No importaba que mi vecino fuera del equipo contrario; todos escuchábamos a Carlos Arturo, a Hernando Perdomo Ch, a Pastor Londoño o al Pato Ríos. Y para llegar al estadio sin transistor era mejor no ir.

La fiesta de ir al Campín también era la oportunidad de comer chicharrón totiado, que vendían adentro con las paletas Victoria y algunos chitos y papitas de talego, eso para el que no llevaba nada.

Cabe anotar que las guerras de huesos de oriental eran famosas y eran parte del espectáculo, pues sin medir el grado de cultura y medio folclórica la vaina, los huesos de pollo, tusas, pedazos de papas y hasta huesos de marrano sobrantes eran utilizados como armas para “ cascarle” al que borracho comenzaba una sana trifulca. Cabe anotar que eso no se veía sino en oriental, todo bajo el ta ta ta de la BARRA 25.

Cómo olvidar al matrimonio de la tercera edad, quienes eran los celadores del estadio que caminaban por la pista atlética y los aficionados les tiraban monedas o a los espectáculos del Batallón Guardia Presidencial en la Izada de la bandera; además interpretaban los himnos y todo el público los aplaudía, momentos que aprovechaban algunos niños para atravesar el estadio en medio de los policías, quienes por estar rindiendo honores a los símbolos patrios no podían reprimirlos.

Para terminar, ni les cuento cómo era la salida de la tribuna... Los que se hacían arriba se orinaban y los chorros les caían a los que muchos metros abajo estaban saliendo, entonces había que aprender a pasar rápido para no ser meado.

Si se perdía, se ganaba o se empataba la cita era en el Palacio del Colesterol, que fue el nombre que Carlos Arturo Rueda le puso a las fritanguerías ubicadas al nororiente del estadio. Era tan delicioso el ambiente allí que muchos no entraban al estadio y preferían sentarse a beber pola y a escuchar el partido por el radio Panela de la época. Sagradamente, el partido comenzaba a las 3.30 y el palacio se llenaba de 5.30 a 2:00 de la mañana al son de los vallenatos, tríos, mariachis y música llanera, que cobraban por cada canción interpretada.

Lo que vendían adentro eso era otra cosa, uno con la sola “pruebita” que ofrecían las marchantas podía subsistir sin pagar. Y ellas se identificaban con la camiseta de su equipo, entonces ya los de Santa Fe sabíamos a dónde ir, pues allá no llegaban sino los aficionados, pero no se le incomodaba a nadie.

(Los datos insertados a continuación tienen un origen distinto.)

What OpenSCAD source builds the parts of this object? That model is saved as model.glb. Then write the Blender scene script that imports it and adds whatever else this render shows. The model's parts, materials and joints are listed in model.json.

Hoy, con mucho dolor, vemos cómo la señora alcaldesa anuncia la demolición de nuestro otro sitio sagrado y punto de reunión, donde se remataban los partidos de fútbol y los corrillos; donde se hablaba de todo para darle paso en ese terreno a una actividad cultural, y se elimina de tajo más de 50 años de la historia bogotana donde confluían los señores de Occidental, mezclados con los mechudos de Bajas. Se acaba el sitio de comer el mejor cuchuco con espinazo y la mazamorra chiquita que se comía en Bogotá, todo acompañado con el “refajo” de dos polas y una colombiana, una pony y una copita de néctar, fórmula que solo entendemos los de la vieja guardia.

Eran los tiempos de Panzutto, Perazzo, Reznik. Todos alabábamos a Cañon a Seki, a Manolín Pacheco a Mina Camacho y sus uniformes estrafalarios, cómo no recordar a Ernesto Díaz o al “suavecito” del chiquito Aponte.

También sufríamos con jugadores como el viejo Willinton Ortiz, Brand, Morón y Maravillita Lima, de Millos; los que traía el Junior, el Cali o el Nacional, sin olvidar al América.

Nadie se citaba para darse cuchillo en el Estadio, era el sitio para ver fútbol entre todos y mamarle gallo al que perdía...

Como decía el Patico Ríos por la voz de Colombia: “Han escuchado un minuto de silencio” que se lo dedicamos a esos recuerdos y, en especial, al Palacio del Colesterol, donde los reyes éramos los aficionados al fútbol.